Ironica e curiosa, insofferente al conformismo, non solo fascista, Laura Lombardo Radice mal si adatta al dopoguerra. Non le piacciono gli intellettuali romani che cancellano così facilmente i tempi bui dei nove mesi dell'occupazione ma non ama neanche, pur cadendo come tutti nel Pci nella trappola del mito sovietico, il suo burocratico partito. Quello in cui, come scrive a Zangrandi nel `56, si guarda agli altri come a «quella gente che agli occhi nostri fa sempre `massa': un tranviere, un artigiano.. Mentre noi siamo Giuliano, Marcello, Antonello...». La lettera in realtà non la spedirà mai. Più che alle discussioni nel partito preferirà, di cui rimarrà comunque sempre una militante, occuparsi per l'appunto degli altri. La sua famiglia, il suo amatissimo marito Pietro, le quattro ragazze e il piccolo Guido, gli studenti dell'Oriani che arrivavano a scuola dalle borgate della periferia romana. Ma il suo non è certo un ritorno a casa, come fu per tante donne e mogli comuniste. Perché Laura Lombardo Radice rimarrà per tutta la vita, per usare un'espressione decisamente fuori moda, una donna indomita. Capace di buttarsi con quella che sua figlia Chiara chiama «la sua foga», in una battaglia dopo l'altra. Sempre però con il suo tocco leggero, e profondamente femminile. Quello con cui cuciva i deliziosi vestiti di carnevale delle sue figlie, che lasciavano a bocca aperta tutti i bimbi comunisti di allora, o che si ritrova nelle poesie e negli articoli di costume che scriveva per Noi donne.

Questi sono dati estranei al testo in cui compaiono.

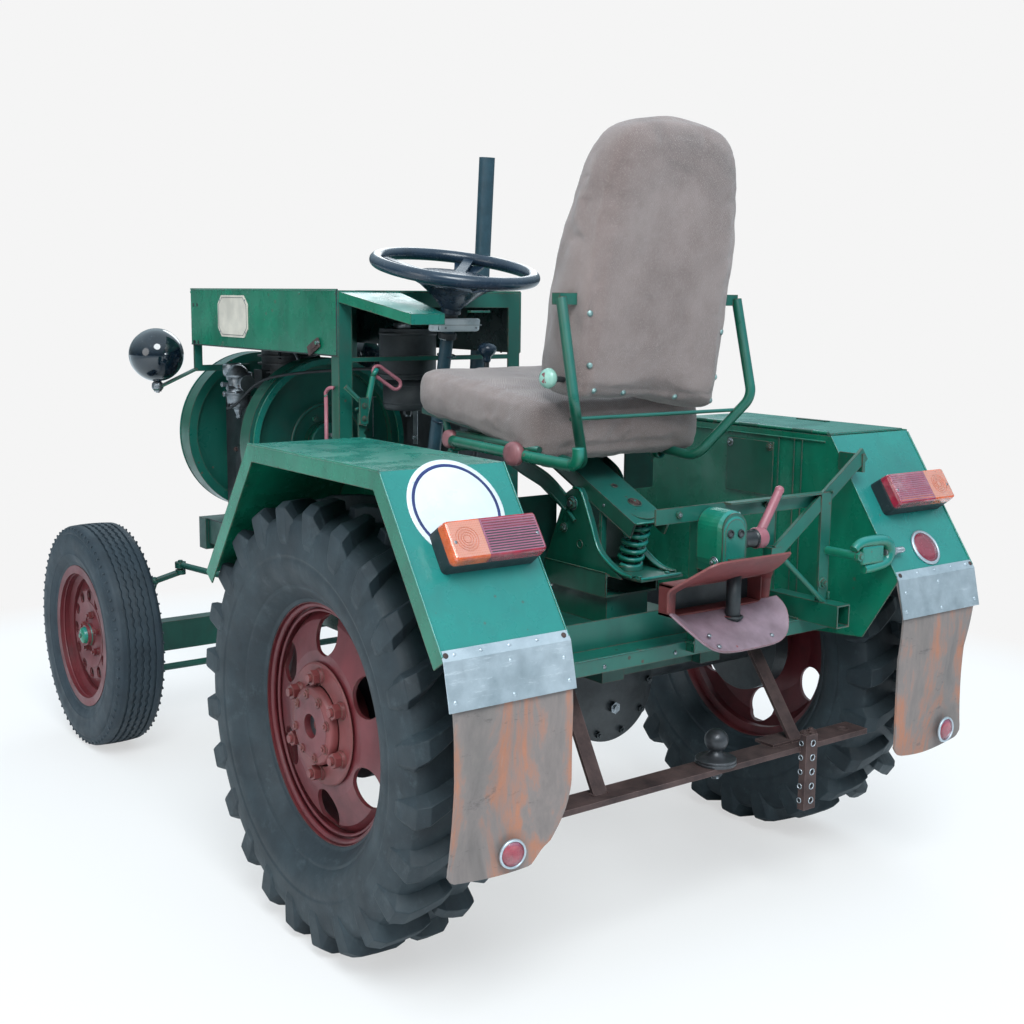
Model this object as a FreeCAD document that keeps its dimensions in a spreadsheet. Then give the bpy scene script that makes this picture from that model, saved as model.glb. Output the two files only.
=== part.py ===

Così, a cinquantanni, come dice lei stessa, autoironica, Laura «fa il `68». Mette la foto del Che sul comò, accanto a quella di Giame, e si butta nelle assemblee studentesche, in quel «marasma stimolante e positivo». In tasca la tessera del Pci, legge con disappunto gli attacchi di Giorgio Amendola e apprezza le aperture del «cauto, insomma discreto» Luigi Longo. Ma non sarà l'unica avventura fuori tempo. Perché, come scriverà una delle sue nipotine, raccontando le passeggiate con la nonna, «bisogna sempre camminare senza fermarsi mai». E così a settanta anni suonati, ormai in pensione, Laura Lombardo Radice decide di tornare a insegnare. In una scuola molto particolare, a Rebibbia. Il carcere del resto, in quel lontano 1939, quando in cella c'era suo fratello Lucio, era stato un'esperienza cruciale, mai dimenticata. I suoi nuovi studenti sono ben diversi, tutti detenuti, condannati per furto, rapina o omicidio. «I miei assassinetti» come li chiamerà Laura, che aveva scelto loro, rifiutando invece di essere la maestra dei tanti «politici» finiti a Rebibbia negli anni di piombo. «Loro hanno già tutta l'attenzione, stanno sempre sotto i riflettori - spiegava cocciuta - Sono i comuni che sono dimenticati da tutti. E' con loro che bisogna lavorare». Figli e nipoti di quell'altra Roma che aveva incontrato per la prima volta a Regina Coeli e che da allora era sempre rimasta nel suo cuore.